Five-penny Tour of Paradise Oz

A nation is a vector of its citizens’ clamour.

As we more cynical and paranoid know, that vector is easily, and usually, subjugated by an elite.

Such forces wag Australia’s tongue-politic, confusing and worrying our Asian neighbors, amusing the wider world.

One hundred years of democracy has ended in this once fine country. The executive conclave now wields erosive legislative barrage upon the fading rights of its ignorant squabbling charge – the Australian people.

That, however, probably concerns you not. You, dear visitor, most likely wish to understand the people, the populace, that noisy sea of hostile faces you fear you hear barracking ugly behind a rude, arrogant, intellectually-devoid press.

First the bad news

Those Australians among us who ever stopped to think about this nation or its standing in the world community, are at a deep loss to make anything meaningful of it.

To encapsulate Australia and its people, imagine America’s brassy ersatz Las Vegas spread thick over three million square miles at the Pacific’s heel. Twenty million itinerant gamblers prowl the gaudy commercial cavalcades seeking no more than profit, leisure, and gratification.

For two centuries, from all over the globe, restless curious refugees pitched camp in far-western suburban hellish sprawls around glittering unstructured coastal cities to begin an unrelenting life grinding their neighbors into the dust.

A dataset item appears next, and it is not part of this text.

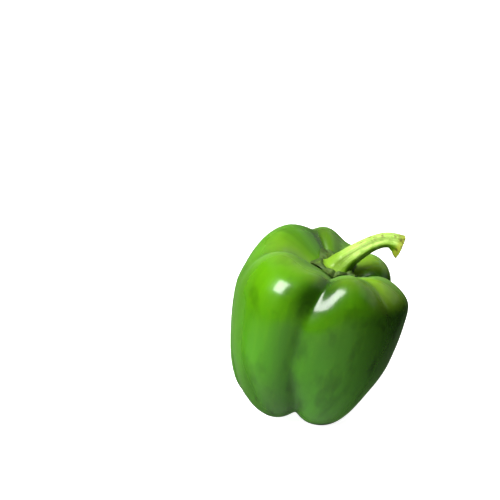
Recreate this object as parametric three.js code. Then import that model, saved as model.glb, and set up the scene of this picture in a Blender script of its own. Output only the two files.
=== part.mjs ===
// A green bell pepper that leans on its blossom-end tips, with its calyx and its cut stem
import * as THREE from 'three';
import { mergeVertices } from 'three/addons/utils/BufferGeometryUtils.js';

const { clamp, degToRad, euclideanModulo, lerp, radToDeg, smoothstep } = THREE.MathUtils;

// Sizes are in millimetres and degrees, in the pepper's own upright frame with the crown towards +Z.
// Azimuths run counter-clockwise from +X, seen from above.
const LEAN_ANGLE = 13;
const REST_FLAT_DEPTH = 0.4;

const BODY = {
  radius: 42.6,
  waistHeight: 58,
  shoulderRise: 34,
  shoulderPower: 4.26,
  basePower: 6.25,
  baseTaper: 0.13,
  taperPower: 1.5,
  coreHeight: 46,
  crownWell: { depth: 17.5, radius: 25 },
  baseWell: { depth: 8.2, radius: 12.6 },
  crownShift: { distance: 3, radius: 18 },
  reliefFade: 0.55,
};

// Every list of four gives the crest, the shoulder, the belly and the foot of the pepper
const SWELL = [2, 2.2, 1.8, 1];

const LOBES = [
  { name: 'front left', azimuth: 236, width: 26, reach: [-4, 6, 7, 1.6] },
  { name: 'front', azimuth: 292, width: 26, reach: [-0.4, 0.7, 0, 0.3] },
  { name: 'right front', azimuth: 342, width: 22, reach: [-5.6, 1.8, -1.5, -4.5] },
  { name: 'right back', azimuth: 30, width: 20, reach: [-1.6, -10.2, -2, -0.5] },
  { name: 'back right', azimuth: 72, width: 18, reach: [-4.4, -2.5, 0, -2] },
  { name: 'back', azimuth: 98, width: 18, reach: [3.5, 3, 0, -1.5] },
  { name: 'back left', azimuth: 130, width: 26, reach: [2.5, 1.5, 1, 7.6] },
  { name: 'left', azimuth: 175, width: 24, reach: [-4.8, -2.6, 0.2, 4.2] },
];

const GROOVES = [
  { name: 'front', azimuth: [265, 257.5, 254.5, 265], depth: [7, 7.2, 4.7, 5.9] },
  { name: 'front shoulder', azimuth: [308, 316, 322, 324], depth: [5.5, 3, 0.4, 0] },
  { name: 'right', azimuth: [3, 5, 6, 8], depth: [8.4, 9, 2.5, 6.5] },
  { name: 'back shoulder', azimuth: [48, 48, 50, 50], depth: [3.4, 2.5, 0.5, 0] },
  { name: 'back', azimuth: [109, 111, 112, 110], depth: [4.5, 5, 2.5, 6.5] },
  { name: 'left', azimuth: [187, 186, 185, 184], depth: [3.5, 1.2, 1, 5.5] },
];
const GROOVE_WIDTH = 12.5;
const GROOVE_SOFTNESS = 3;

const CALYX = {
  radius: 12,
  teeth: 5,
  toothAzimuth: 185,
  toothLength: 2,
  thickness: 1.3,
  ribHeight: 0.4,
  ribRoot: 0.3,
  hub: { height: 2.4, radius: 8 },
  collar: { height: 1.7, radius: 8.8, width: 1.6 },
  gap: 0.5,
};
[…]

Their children, typically obnoxious, ruthless and faithless – trapped between intangibles of their parent’s lost culture and the illusional “Spirit of Australia” – proceeded with unfettered confidence to be king of the local commercial warlords, adding one more gaudy shingle to the iconic clatter of their local “Zoned Commercial.”

Those not betting theirs and their family’s lives on the casino-commercial of small-time barter went digging up the countryside of the worlds largest quarry, encouraged financially and ideologically by the nouveau-riche barons owning a series of the most short-sighted, selfish, destructive federal governments this once-egalitarian land suffers in its short brilliant history.

If this bitter darkness does not quite gel, dear foreign visitor, with your sense of reality or the snippets of Aussie life gleaned from your own fleeting visits (or upbeat assessments by traveling friends) then I might at least kindle your suspicions, that your imagined “Australia” is a shiny racist coin in search of a scratch.

Visitors naturally perceive places through their personal outlook on the world. An Australia experienced will fit, by filtering, into each’s own model of reality – usually a media clichĂ© blending seamlessly with the interpersonal liaisons, the meeting and matching of behavior and ideas between tourists, guides and locals.

But do beware

This easy-going, larrikin, egalitarian, friendly and generous people are easily spooked.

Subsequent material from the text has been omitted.